Given task
Only one portion of the data is to be written out: from the line bearing "translate([0, 0, tail_z - tail_h /" through the line bearing "obj.parent = empty". Write it exactly as it appears.

Recorded information
================================

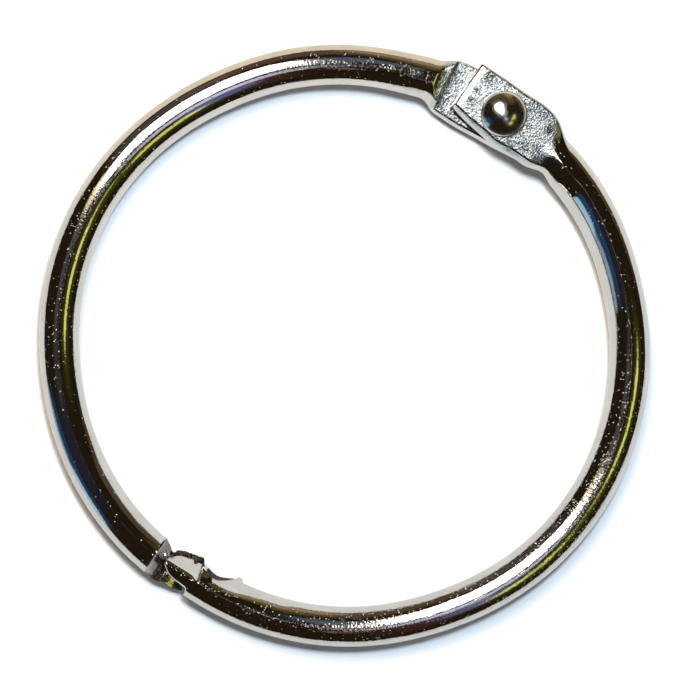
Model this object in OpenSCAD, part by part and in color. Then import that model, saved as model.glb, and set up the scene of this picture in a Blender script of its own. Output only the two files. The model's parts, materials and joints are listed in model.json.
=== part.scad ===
// Hinged loose-leaf ring: two half rings of bent wire, joined by a rivet through
// their flattened ends at +Y and by a hooked half-lap catch at -Y. The left half
// is at -X and the right half at +X. The origin is halfway from the rivet to the
// middle of the catch, and z = 0 is the middle of the wire.

/* [Wire] */
// Diameter of the wire
wire_d = 2.9; // [2.6:0.05:3.3]
// Radius of each half's centre line
arc_r = 20.1; // [14:0.05:40]
// How far the left half's arc is centred to the left of the hinge
left_shift = 0.2; // [0:0.05:1.5]
// How far the right half's arc is centred to the right of the hinge
right_shift = 0.95; // [0:0.05:1.5]
// How much nearer the catch the left arc is centred than the right arc
arc_slip = 0.3; // [0:0.05:0.4]

/* [Hinge leaves] */
// Thickness of each flattened end
leaf_t = 1.42; // [1.1:0.02:1.7]
// Width of a leaf beside the rivet
leaf_w = 4.6; // [4.2:0.1:5.4]
// Width of a leaf at its free end
leaf_end_w = 3.6; // [3.2:0.1:4.4]
// From the rivet to a leaf's free end
leaf_end = 3.4; // [2.6:0.1:3.8]
// From the rivet to where a leaf starts to narrow into its wire
leaf_body = 3.2; // [2.4:0.1:3.6]
// From the rivet to where the wire is round again
neck_end = 5.4; // [5.2:0.1:7]
// Angle that a leaf leans down towards its own wire
leaf_lean = 5; // [0:1:10]
// How far the rivet sits outside the arcs' mean centre line
rivet_out = 0.22; // [0:0.02:0.6]
// How far the lower leaf is set inwards of the upper one
lower_set_in = 0.2; // [0:0.05:0.4]
// Gap between the two leaves
leaf_gap = 0.04; // [0.02:0.01:0.1]
// Radius of the hollow corner between a leaf and its full wire
corner_r = 0.7; // [0.4:0.05:0.9]

/* [Rivet] */
// Diameter of the domed head
head_d = 3.2; // [2.8:0.1:3.8]
// Height of the domed head
head_h = 1.0; // [0.6:0.05:1.3]
// Diameter of the shank
shank_d = 2.0; // [1.4:0.1:2.4]
// Diameter of the peened tail
tail_d = 2.9; // [2.6:0.1:3.6]
// Height of the peened tail
tail_h = 0.4; // [0.2:0.05:0.6]
// Width of the slope round the peened tail
tail_slope = 0.3; // [0.1:0.05:0.5]
// Radial clearance of the shank in the upper leaf
shank_clearance = 0.04; // [0.02:0.01:0.08]
// Gap between the upper leaf and the head
head_gap = 0.03; // [0.02:0.01:0.08]

/* [Catch] */
// Half the length of the lap at the wire's top and bottom
lap_half = 1.75; // [1.5:0.05:1.9]
// Half the length of the lap at its seat
seat_half = 0.85; // [0.6:0.05:1]
// Half the height that the hooked seat climbs
seat_rise = 0.35; // [0.15:0.05:0.5]
// How far each catch face is set back along and across the wire
catch_gap = 0.04; // [0.02:0.01:0.08]
// Length of the rounded part of the nose
nose_len = 1.73; // [1.5:0.01:1.9]
// From the middle of the lap to where the nose has its full width
nose_root = 0.4; // [0.2:0.05:0.7]
// How far the nose's side lies outside the wire's centre line
nose_out = 0.85; // [0.6:0.05:1.1]
// How far the nose's tip lies inside the wire's centre line
nose_in = 0.37; // [0.2:0.01:0.5]
// From the middle of the lap to the end of the open pocket beside the nose
pocket_end = 1.4; // [1:0.05:2]
// Angle of the nose's inner flank from level
flank_angle = 47; // [42:1:60]
// How far the top of the flank lies inside the wire's centre line
flank_in = 0.3; // [0.2:0.05:0.6]
// How far the tongue's foot lies inside the wire's centre line
tongue_in = 0.94; // [0.7:0.02:1.2]
// How far the notch behind the nose lies inside the wire's centre line
notch_in = 1.05; // [0.8:0.05:1.2]
// From the middle of the lap to the notch
notch_start = 1.25; // [1:0.05:1.6]
// Length of the notch
notch_len = 1.15; // [0.8:0.05:1.6]
// How far the pressed lip reaches inside the wire's centre line
lip_in = 2.05; // [1.7:0.05:2.2]
// Length of the pressed lip, from the notch to its far end
lip_len = 1.9; // [1.4:0.1:2.4]

/* [Hidden] */
$fn = 96;
wire_r = wire_d / 2;
rivet_y = arc_r + rivet_out / 2;                // from the origin to the rivet, and to the lap
arc_y = arc_r - rivet_y;                        // mean height of the arcs' centres
leaf_z = leaf_gap / 2;                          // from z = 0 to a leaf's flat inner face
head_r = (pow(head_d / 2, 2) + pow(head_h, 2)) / (2 * head_h);
wire_start = neck_end - corner_r / 2;            // where the neck meets the bent wire
notch_end = notch_start + notch_len;
lip_end = notch_end + lip_len;
LIP_LAND = 0.35;                                // length of the lip's level end
LIP_EDGE = 0.15;                                // half the thickness of the lip's edge
PAST = 3 * wire_d;                              // a cutter reaches this far past the wire
OVER = 0.2;                                     // and a catch face this far over it
NOSE_STEPS = 12;
SLICE = 0.02;                                    // thickness of a slice that a hull joins

// Angle from straight up or down at which the centre line is x to the side
function side_angle(x) = asin(x / arc_r);

// Rounded outer side of the nose: a quarter of an ellipse, as [along, outward]
function nose_curve() = [for (i = [0:NOSE_STEPS]) let (a = 90 * i / NOSE_STEPS)
    [nose_root - nose_len * cos(a), (nose_out + nose_in) * sin(a) - nose_in]];

// ---- frames ----

// At the rivet, leaning to follow the wire of the half that is being drawn
module at_leaf() {
    translate([0, rivet_y, 0]) rotate([0, 0, -leaf_lean]) children();
}

// At the middle of the lap, with y pointing out of the ring
module at_lap() {
    translate([0, -rivet_y, 0]) mirror([0, 1, 0]) children();
}

// Stands a flat drawing up, y as height, and runs it through the wire both ways
module side_cut() {
    rotate([90, 0, 0]) linear_extrude(height = 2 * PAST, center = true) children();
}

// Runs a flat drawing through the wire from below to above
module plan_cut() {
    linear_extrude(height = 2 * PAST, center = true) children();
}

// ---- one half, drawn as the right one with the upper leaf ----

module half_blank(shift, rise, set_in) {
    difference() {
        union() {
            wire_arc(shift, rise);
            leaf(set_in);
            neck(shift, rise, set_in);
        }
        at_leaf() other_leaf_space();
        translate([-leaf_end - PAST, rivet_y - PAST, -PAST]) cube([PAST, 2 * PAST, 2 * PAST]);
        at_lap() lap_space();
    }
}

// Round wire from the neck to just past the lap
module wire_arc(shift, rise) {
    bottom = -90 - side_angle(lap_half + shift + OVER);
    top = 90 - side_angle(wire_start - shift);
    translate([shift, arc_y + rise, 0]) rotate([0, 0, bottom])
        rotate_extrude(angle = top - bottom) translate([arc_r, 0]) circle(d = wire_d);
}

// Thin slice across a leaf that is w wide, at x along it, with rounded sides
module leaf_slice(x, w, set_in) {
    translate([x, -set_in, leaf_z + leaf_t / 2]) rotate([90, 0, 90])
        linear_extrude(height = SLICE) hull()
            for (side = [-1, 1]) translate([side * (w - leaf_t) / 2, 0])
                circle(d = leaf_t, $fn = 16);
}

// Flattened end of the wire
module leaf(set_in) {
    at_leaf() hull() {
        leaf_slice(-leaf_end - OVER, leaf_end_w, set_in);
        leaf_slice(0, leaf_w, set_in);
        leaf_slice(leaf_body, leaf_w, set_in);
    }
}

// Blend from the leaf to the round wire
module neck(shift, rise, set_in) {
    hull() {
        at_leaf() leaf_slice(leaf_body, leaf_w, set_in);
        translate([shift, arc_y + rise, 0]) rotate([0, 0, 90 - side_angle(wire_start - shift)])
            translate([arc_r, 0, 0]) rotate([90, 0, 0])
                cylinder(d = wire_d + 2 * SLICE, h = SLICE, center = true, $fn = 32);
    }
}

// Room for the other leaf, up to a hollow corner at the full wire
module other_leaf_space() {
    corner_x = neck_end - corner_r;
    translate([0, 0, leaf_z]) side_cut() {
        translate([-PAST, -PAST]) square([PAST + corner_x, PAST]);
        translate([-PAST, -PAST]) square([PAST + neck_end, PAST - corner_r]);
        translate([corner_x, -corner_r]) circle(r = corner_r);
    }
}

// Room for the other half at the lap: all that is below and left of the hooked seat
module lap_space() {
    over = OVER * (lap_half - seat_half) / (wire_r + seat_rise);
    top = wire_r + OVER;
    translate([catch_gap, 0, catch_gap]) side_cut() polygon([
        [-lap_half - over, top], [-seat_half, -seat_rise],
        [seat_half, seat_rise], [lap_half + over, -top],
        [-PAST, -top], [-PAST, top]]);
}

// ---- shaping of each half's end at the lap ----

// Everything beside the nose of the right half, seen from above
module beside_nose() {
    tip = nose_curve()[0];
    plan_cut() {
        polygon(concat([[-PAST, tip.y]], nose_curve(),
            [[pocket_end, nose_out], [pocket_end, PAST], [-PAST, PAST]]));
        polygon([[-PAST, tip.y], tip, [notch_start, -wire_r], [notch_start, -PAST],
            [-PAST, -PAST]]);
    }
}

// Slope of the nose's inner flank, as far as the notch
module beside_flank() {
    translate([-PAST, -flank_in, wire_r]) rotate([-flank_angle, 0, 0])
        mirror([0, 1, 0]) cube([PAST + notch_start, PAST, PAST]);
}

// Notch behind the nose, whose far side slants out to the tip of the lip
module notch() {
    plan_cut() polygon([
        [notch_start, -PAST], [notch_start, -notch_in], [notch_end, -notch_in],
        [lip_end - LIP_LAND, -lip_in], [lip_end - LIP_LAND, -PAST]]);
}

// Wedge that was pressed inwards out of the wire, past the notch
module lip() {
    high = 25;
    low = 40;
    translate([notch_end, 0, 0]) rotate([90, 0, 90]) linear_extrude(height = lip_len) polygon([
        wire_r * [-sin(high), cos(high)], [-lip_in, LIP_EDGE], [-lip_in, -LIP_EDGE],
        wire_r * [-sin(low), -cos(low)]]);
}

// Inner side of the left half's tongue, cut away towards the shoulder
module beside_tongue() {
    plan_cut() polygon([
        [-seat_half, -tongue_in], [seat_half, -wire_r], [seat_half, -PAST], [-seat_half, -PAST]]);
}

// ---- parts ----

module left_half() {
    color("silver") difference() {
        mirror([1, 0, 0]) mirror([0, 0, 1]) half_blank(left_shift, -arc_slip / 2, lower_set_in);
        at_lap() beside_tongue();
        translate([0, rivet_y, 0]) cylinder(d = shank_d, h = 2 * PAST, center = true);
    }
}

module right_half() {
    color("gainsboro") difference() {
        union() {
            half_blank(right_shift, arc_slip / 2, 0);
            at_lap() lip();
        }
        at_lap() {
            beside_nose();
            beside_flank();
            notch();
        }
        translate([0, rivet_y, 0])
            cylinder(d = shank_d + 2 * shank_clearance, h = 2 * PAST, center = true);
    }
}

module hinge_rivet() {
    head_z = leaf_z + leaf_t + head_gap;
    tail_z = -leaf_z - leaf_t;
    color("darkgray") translate([0, rivet_y, 0]) {
        intersection() {
            translate([0, 0, head_z + head_h - head_r]) sphere(r = head_r);
            translate([0, 0, head_z]) cylinder(r = head_r, h = 2 * head_h);
        }
        translate([0, 0, tail_z - tail_h / 2])
            cylinder(d = shank_d, h = head_z - tail_z + tail_h);
        translate([0, 0, tail_z - tail_h])
            cylinder(d1 = tail_d - 2 * tail_slope, d2 = tail_d, h = tail_h);
    }
}

left_half();
right_half();
hinge_rivet();
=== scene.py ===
"""Hinged loose-leaf ring of bright nickel-plated wire.

Two half rings of bent wire turn on a domed rivet through their flattened ends, and close in a
hooked half-lap catch that was pinched and sheared. Each half is one surface: rays leave a line
that runs inside the metal and stop where the metal ends, so a half is a function of two
parameters, how far round the ring and which way across the wire. The rivet is turned.
Lengths are in millimetres until a mesh is made.
"""
import json
import math

import bpy
import numpy as np
from mathutils import Matrix, Vector


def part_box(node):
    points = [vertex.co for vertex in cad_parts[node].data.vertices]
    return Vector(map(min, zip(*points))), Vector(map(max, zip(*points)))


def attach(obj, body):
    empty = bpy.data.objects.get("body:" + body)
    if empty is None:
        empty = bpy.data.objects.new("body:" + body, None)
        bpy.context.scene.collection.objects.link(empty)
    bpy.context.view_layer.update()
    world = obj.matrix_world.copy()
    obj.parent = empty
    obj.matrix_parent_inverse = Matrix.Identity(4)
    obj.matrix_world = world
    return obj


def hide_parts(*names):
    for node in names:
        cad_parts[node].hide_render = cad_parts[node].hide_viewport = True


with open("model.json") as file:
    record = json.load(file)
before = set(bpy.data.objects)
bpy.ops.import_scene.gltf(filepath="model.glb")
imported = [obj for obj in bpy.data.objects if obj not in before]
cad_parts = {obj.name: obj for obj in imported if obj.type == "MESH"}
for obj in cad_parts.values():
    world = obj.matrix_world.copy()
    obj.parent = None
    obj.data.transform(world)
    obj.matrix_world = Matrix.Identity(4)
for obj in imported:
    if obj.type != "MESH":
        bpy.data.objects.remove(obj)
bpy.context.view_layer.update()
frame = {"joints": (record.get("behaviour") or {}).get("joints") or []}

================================

Response
        translate([0, 0, tail_z - tail_h / 2])
            cylinder(d = shank_d, h = head_z - tail_z + tail_h);
        translate([0, 0, tail_z - tail_h])
            cylinder(d1 = tail_d - 2 * tail_slope, d2 = tail_d, h = tail_h);
    }
}

left_half();
right_half();
hinge_rivet();
=== scene.py ===
"""Hinged loose-leaf ring of bright nickel-plated wire.

Two half rings of bent wire turn on a domed rivet through their flattened ends, and close in a
hooked half-lap catch that was pinched and sheared. Each half is one surface: rays leave a line
that runs inside the metal and stop where the metal ends, so a half is a function of two
parameters, how far round the ring and which way across the wire. The rivet is turned.
Lengths are in millimetres until a mesh is made.
"""
import json
import math

import bpy
import numpy as np
from mathutils import Matrix, Vector


def part_box(node):
    points = [vertex.co for vertex in cad_parts[node].data.vertices]
    return Vector(map(min, zip(*points))), Vector(map(max, zip(*points)))


def attach(obj, body):
    empty = bpy.data.objects.get("body:" + body)
    if empty is None:
        empty = bpy.data.objects.new("body:" + body, None)
        bpy.context.scene.collection.objects.link(empty)
    bpy.context.view_layer.update()
    world = obj.matrix_world.copy()
    obj.parent = empty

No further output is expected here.